No Answer to This Contradiction

He made it clear that the only hope he saw for world prosperity in the post-war period was based upon an American capitalist organization of the world economic order. He pointed to American imperialist rule over the Philippines as an example of what he meant by American economic intervention on a world scale. “But it is also true that stronger nations, like our own, can provide guidance, technical advice and, in some cases, capital investment to help those nations which are just starting on the path of industrialization.” There is one contradiction that Wallace leaves unanswered. After stating the need of American investments to industrialize backward nations, Wallace, later on says that “Our surplus will be far greater than ever within a few years after this war comes to an end.”

But these newly industrialized countries will also be producing a surplus. What are they expected to do with it? Their failure to dispose of it at a profit means they will quit producing. This, means no further industrialization. This means no further American production for export of basic goods like steel, machinery, railroad equipment, cement, glass, etc. This means unemployment in Pittsburgh, Detroit, and Chicago.

Yet Wallace poses exactly this question: “This problem is well recognized by the average man on the street, who sums it up in a nutshell like this: If everybody can get a job in war work now, why can’t everybody have a job in peacetime production later on?”
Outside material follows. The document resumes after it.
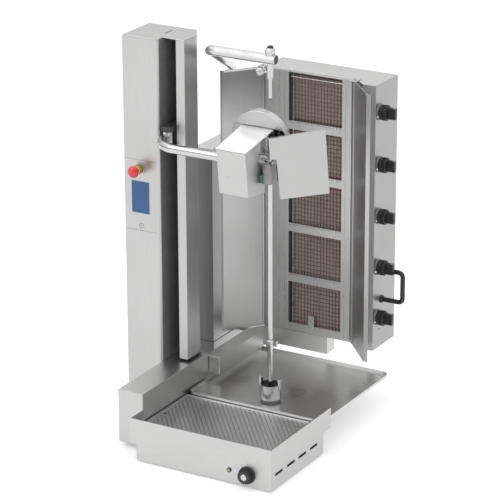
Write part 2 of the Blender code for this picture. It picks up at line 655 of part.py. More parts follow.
# ---- spit ----
def make_spit():
    rod = [(0, SPIT_TOP), (0.004, SPIT_TOP), (SPIT_RADIUS, SPIT_TOP - 0.004), (SPIT_RADIUS, 0.1045),
           (0, 0.1045)]
    rod = turned("spit_rod", rod, POLISHED, 24, Matrix.Translation((SPIT_X, SPIT_Y, 0)))
    move_origin(rod, (SPIT_X, SPIT_Y, PAN_Z))

    bore = SPIT_RADIUS + GAP
    collar = [(bore, 0.276), (0.0105, 0.276), (0.0125, 0.272), (0.0125, 0.256), (bore, 0.256)]
    collar = turned("meat_support", collar, STEEL, 24, Matrix.Translation((SPIT_X, SPIT_Y, 0)))
    for side in (-1, 1):
        low, high = sorted((SPIT_X + side * 0.009, SPIT_X + side * 0.021))
        add_box(collar, (low, SPIT_Y - 0.005, 0.258), (high, SPIT_Y + 0.005, 0.274))
    move_origin(collar, (SPIT_X, SPIT_Y, 0.266))

    cup = [(0, 0.104), (0.0275, 0.104), (0.0275, 0.141), (0.0305, 0.141), (0.0305, 0.099),
           (0.0265, 0.0975), (0.0265, PAN_FLOOR + GAP), (0.009, PAN_FLOOR + GAP), (0.009, 0.083),
           (0.006, 0.083), (0.006, 0.070), (0, 0.070)]
    cup = turned("drive_cup", cup, STEEL, 32, Matrix.Translation((SPIT_X, SPIT_Y, 0)))
    for side in (-1, 1):
        low, high = sorted((SPIT_X + side * 0.0270, SPIT_X + side * 0.0335))
        add_box(cup, (low, SPIT_Y - 0.006, 0.126), (high, SPIT_Y + 0.006, 0.160))
    move_origin(cup, (SPIT_X, SPIT_Y, PAN_Z))

    def gear(name, teeth, x, phase, bore_radius):
        points = [(x + a, SPIT_Y + b) for a, b in gear_outline(teeth, phase)]
        wheel = prism(name, points, "xy", 0.071, 0.079, BRASS)
        cut_round(wheel, (x, SPIT_Y, 0.075), (0, 0, 1), bore_radius, 0.03, 16)
        return move_origin(wheel, (x, SPIT_Y, 0.075))

    centres = GEAR_MODULE * (GEAR_TEETH + PINION_TEETH) / 2
    gear("spit_gear", GEAR_TEETH, SPIT_X, math.pi, 0.006 + GAP)
    pinion_x = SPIT_X - centres
    gear("motor_pinion", PINION_TEETH, pinion_x, math.pi / PINION_TEETH, 0.003 + GAP)
    motor = [(0, 0.0795), (0.003, 0.0795), (0.003, 0.064), (0.020, 0.064), (0.021, 0.063), (0.021, 0.0025),
             (0, 0.0025)]
    turned("spit_motor", motor, DARK, 24, Matrix.Translation((pinion_x, SPIT_Y, 0)))


# ---- rear pillar and upper arm ----
def make_pillar():
    tray_box("pillar_base", (PILLAR_LEFT - 0.022, PILLAR_FRONT, 0.0), (PILLAR_RIGHT, BEAM_REAR, PILLAR_SEAM),
             (0, 0, -1), PLATE, SATIN)
    tray_box("pillar", (PILLAR_LEFT, PILLAR_FRONT, PILLAR_SEAM + GAP),
             (PILLAR_RIGHT, PILLAR_REAR, PILLAR_TOP), (0, 0, -1), PLATE, SATIN)

    corners = [(*POST, PILLAR_TOP + GAP), (*POST, 0.940), (-0.098, UPPER_ARM_Y, UPPER_ARM_Z),
               (0.114, UPPER_ARM_Y, UPPER_ARM_Z)]
    arm = pipe("upper_arm", rounded_path(corners, [0.045, 0.036]), UPPER_ARM_RADIUS, POLISHED, 18)
    pin_axis = (SPIT_X, UPPER_ARM_Y, 0)
    sleeve = [(0, 1.085), (0.0095, 1.085), (0.0095, 1.044), (0.0080, 1.036), (0, 1.036)]
    nut = [(0, 1.1235), (0.0105, 1.1235), (0.0140, 1.117), (0.0140, 1.109), (0.0115, 1.099), (0, 1.099)]
    for profile in (sleeve, nut):
        combine(arm, turned("adder", profile, None, 20, Matrix.Translation(pin_axis)), "UNION")
    cut_round(arm, (SPIT_X, UPPER_ARM_Y, 1.080), (0, 0, 1), PIN_BORE, 0.120, 20)
    move_origin(arm, (*POST, PILLAR_TOP))

    pin = [(0, 1.129), (0.0075, 1.1285), (0.0085, 1.1265), (0.0085, 1.1238), (0.0057, 1.1238),
           (0.0057, 0.982), (0.004, 0.978), (0, 0.978)]
    pin = turned("lock_pin", pin, POLISHED, 16, Matrix.Translation((SPIT_X, UPPER_ARM_Y, 0)))
    move_origin(pin, (SPIT_X, UPPER_ARM_Y, 0.978))

    knob = [(0, 0.036), (0.004, 0.035), (0.005, 0.031), (0.010, 0.029), (0.0140, 0.025), (0.0150, 0.018),
            (0.0120, 0.012), (0.0070, 0.008), (0.0035, 0.006), (0.0035, 0.0), (0, 0.0)]
    at = (SPIT_X - 0.0095, UPPER_ARM_Y, 1.054)
    knob = turned("pin_clamp_knob", knob, POLISHED, 20, facing((-1, 0, 0), at))
    move_origin(knob, at)


# ---- burner housing ----
def make_beams():
    right = BEAM_LEFT + BEAM_WIDTH
    outline = [(BEAM_LEFT, BEAM_FRONT), (right, BEAM_FRONT), (right, BEAM_REAR),
               (PILLAR_RIGHT + GAP, BEAM_REAR), (PILLAR_RIGHT + GAP, BEAM_REAR - BEAM_WIDTH),
               (BEAM_LEFT, BEAM_REAR - BEAM_WIDTH)]
    prism("slide_beam", outline, "xy", BEAM_BOTTOM, BEAM_TOP, SATIN)
    tray_box("cross_beam", (right + 0.004, CROSS_FRONT, BEAM_BOTTOM),
             (CROSS_RIGHT, CROSS_FRONT + BEAM_WIDTH, BEAM_TOP), (-1, 0, 0), PLATE, SATIN)


def make_housing():
    outline = [(HOUSING_LEFT, HOUSING_FRONT), (0.184, HOUSING_FRONT), (0.217, CHEEK_FRONT),
               (HOUSING_RIGHT, CHEEK_FRONT), (HOUSING_RIGHT, HOUSING_BACK), (HOUSING_LEFT, HOUSING_BACK)]
    case = prism("housing_case", outline, "xy", HOUSING_BOTTOM, HOUSING_TOP, STEEL)
    room = inset_outline(outline, PLATE)
    tool = finish_mesh("cutter", prism_mesh(room, "xy", HOUSING_BOTTOM + PLATE, HOUSING_TOP - PLATE), None)
    combine(case, tool, "DIFFERENCE")
    add_box(case, (HOUSING_LEFT + 0.020, HOUSING_BACK - 0.001, HOUSING_BOTTOM + 0.025),
            (HOUSING_RIGHT - 0.020, HOUSING_BACK + COVER_THICK, HOUSING_TOP - 0.025))
    cut_box(case, (WINDOW_LEFT, HOUSING_FRONT - 0.01, WINDOW_BOTTOM),
            (WINDOW_RIGHT, HOUSING_FRONT + 0.01, WINDOW_TOP))

    frame = box("burner_frame", (-0.088, HOUSING_FRONT - 0.0055, 0.170), (0.170, HOUSING_FRONT - GAP, 0.9585),
                STEEL)
    for low, high in windows():
        cut_box(frame, (WINDOW_LEFT, HOUSING_FRONT - 0.02, low), (WINDOW_RIGHT, HOUSING_FRONT + 0.02, high))

    for index, (low, high) in enumerate(windows()):
        top = min(high, BURNER_TOP) + 0.004
        bm = box_mesh((WINDOW_LEFT - 0.004, 0.322, low - 0.004), (WINDOW_RIGHT + 0.004, 0.366, top))
        finish_mesh(f"burner_{index + 1}", bm, CERAMIC)

    pipe("gas_manifold", [Vector((0.205, 0.385, 0.200)), Vector((0.205, 0.385, 0.930))], 0.009, BRASS, 12)


def windows():
    """Bottom and top of each burner's window, lowest first."""
    pitch = (BURNER_TOP - WINDOW_BOTTOM + BAR_HEIGHT) / BURNERS
    tops = [WINDOW_BOTTOM + pitch * (n + 1) - BAR_HEIGHT for n in range(BURNERS - 1)] + [WINDOW_TOP]
    return [(WINDOW_BOTTOM + pitch * n, top) for n, top in enumerate(tops)]


def make_gas_knobs():
    for index in range(BURNERS):
        z = KNOB_BOTTOM_Z + KNOB_PITCH * index
        at = (HOUSING_RIGHT + GAP, KNOB_Y, z)
        skirt = [(0, 0.0270), (0.0190, 0.0270), (0.0208, 0.0255), (0.0215, 0.0120), (0.0222, 0.0110),
                 (0.0222, 0.0060), (0.0195, 0.0050), (0.0195, 0.0), (0, 0.0)]
        knob = turned(f"gas_knob_{index + 1}", skirt, BLACK, 24, facing((1, 0, 0), at))
        add_box(knob, (HOUSING_RIGHT + 0.015, KNOB_Y - 0.006, z - 0.0160),
                (HOUSING_RIGHT + KNOB_REACH, KNOB_Y + 0.006, z + 0.0160))
        move_origin(knob, at)


def make_handle():
    corners = [(HOUSING_RIGHT + GAP, HANDLE_Y, HANDLE_HIGH), (HANDLE_OUT, HANDLE_Y, HANDLE_HIGH),
               (HANDLE_OUT, HANDLE_Y, HANDLE_LOW), (HOUSING_RIGHT + GAP, HANDLE_Y, HANDLE_LOW)]
    pipe("pull_handle", rounded_path(corners, [0.013, 0.013], 5), HANDLE_RADIUS, BLACK, 14)


def make_wing(name, hinge, tip, lip):
    """A heat shield hinged on an upright axis, with a lip folded out along its free edge."""
    start = Vector(hinge)
    end = Vector(tip)
    along = (end - start).normalized()
    outward = Vector((-along.y, along.x)) * math.copysign(WING_THICK, lip)
    inner_tip = end - outward / 2
    fold = (abs(outward.y) - WING_THICK) / along.y
    outline = [start - outward / 2, inner_tip, inner_tip + Vector((lip, 0)),
               inner_tip + Vector((lip, WING_THICK)), end + outward / 2 - along * fold, start + outward / 2]
    wing = prism(name, outline, "xy", WING_BOTTOM, WING_TOP, STEEL)
    rod = [(0, WING_TOP - 0.002), (KNUCKLE, WING_TOP - 0.002), (KNUCKLE, WING_BOTTOM + 0.002),
           (0, WING_BOTTOM + 0.002)]
    combine(wing, turned("adder", rod, None, 12, Matrix.Translation((*hinge, 0))), "UNION")
    move_origin(wing, (*hinge, WING_BOTTOM))


def main():
    clear_scene()
    make_base()
    make_trays()
    make_front_controls()
    make_column()
    make_column_controls()
    make_lift()
    make_arm()
    make_head()
    make_blade()
    make_deflector()
    make_spit()
    make_pillar()
    make_beams()
    make_housing()
    make_gas_knobs()
    make_handle()
    make_wing("left_wing", LEFT_HINGE, LEFT_TIP, -0.007)
    make_wing("right_wing", RIGHT_HINGE, RIGHT_TIP, 0.012)


main()
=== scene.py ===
"""Looks for the vertical rotisserie oven: materials, small parts, floor, light and camera."""

import json
import math

import bmesh
import bpy
from mathutils import Matrix, Vector


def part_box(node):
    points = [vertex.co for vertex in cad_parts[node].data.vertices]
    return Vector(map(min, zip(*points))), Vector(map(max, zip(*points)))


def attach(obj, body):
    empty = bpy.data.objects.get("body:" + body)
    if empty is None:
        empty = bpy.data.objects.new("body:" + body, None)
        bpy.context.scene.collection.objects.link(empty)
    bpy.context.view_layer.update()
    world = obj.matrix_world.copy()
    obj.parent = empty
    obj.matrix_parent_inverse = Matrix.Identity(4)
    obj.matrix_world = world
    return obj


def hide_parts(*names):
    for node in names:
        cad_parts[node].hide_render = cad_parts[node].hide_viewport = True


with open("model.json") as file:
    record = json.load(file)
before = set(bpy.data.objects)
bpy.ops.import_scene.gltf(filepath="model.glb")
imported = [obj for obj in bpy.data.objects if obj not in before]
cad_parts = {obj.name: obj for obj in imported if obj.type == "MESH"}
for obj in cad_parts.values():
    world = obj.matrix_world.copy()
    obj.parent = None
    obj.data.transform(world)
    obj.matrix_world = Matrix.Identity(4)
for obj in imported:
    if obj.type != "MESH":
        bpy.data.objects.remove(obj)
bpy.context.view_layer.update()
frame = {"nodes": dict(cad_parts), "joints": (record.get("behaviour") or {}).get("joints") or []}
NODES = frame["nodes"]

# ---- camera, solved once for the photograph's viewing angle ----
CAMERA_AT = (3.459, -5.952, 3.001)
CAMERA_AZIMUTH = math.radians(30.05)
CAMERA_ELEVATION = math.radians(19.84)
CAMERA_ROLL = math.radians(-0.18)
CAMERA_LENS = 187.8
CAMERA_SENSOR = 36.0

# ---- how squarely a face must look along an axis to be painted apart ----
SQUARE = 0.9
LEANING = 0.5
SLANTED = 0.3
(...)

And what is his answer? None! None, beyond pious wishes and faith in what he calls the “new type of industrialist.” He probably means men like Henry Kaiser. But what good will production genius do when people do not have the money to buy? What good did it do the country in 1933 to know that Ford had the ability to make millions of cars when few had the money to buy a car, and half of Ford’s workers were unemployed?

Wallace spoke about the “plans that will speed up the shift from a government-financed war program to a privately-financed program of peacetime activity. Why we needed government financing in war and private bank capital financing in peacetime, Wallace did not stop to explain. If government financing is superior for one, why not for the other? Or is it less important when all that is at stake in peacetime are jobs and happiness of 85 per cent of the people?

We need government financing of industrial production not only in peacetime, but government OWNING and government PLANNING to guarantee a job and a living wage for all. BUT THIS, CAN ONLY BE DONE WHEN A WORKERS’ GOVERNMENT IS IN POWER. The economic nightmare of this crazy world can only be straightened out through socialist production for USE. instead of capitalist production for profit!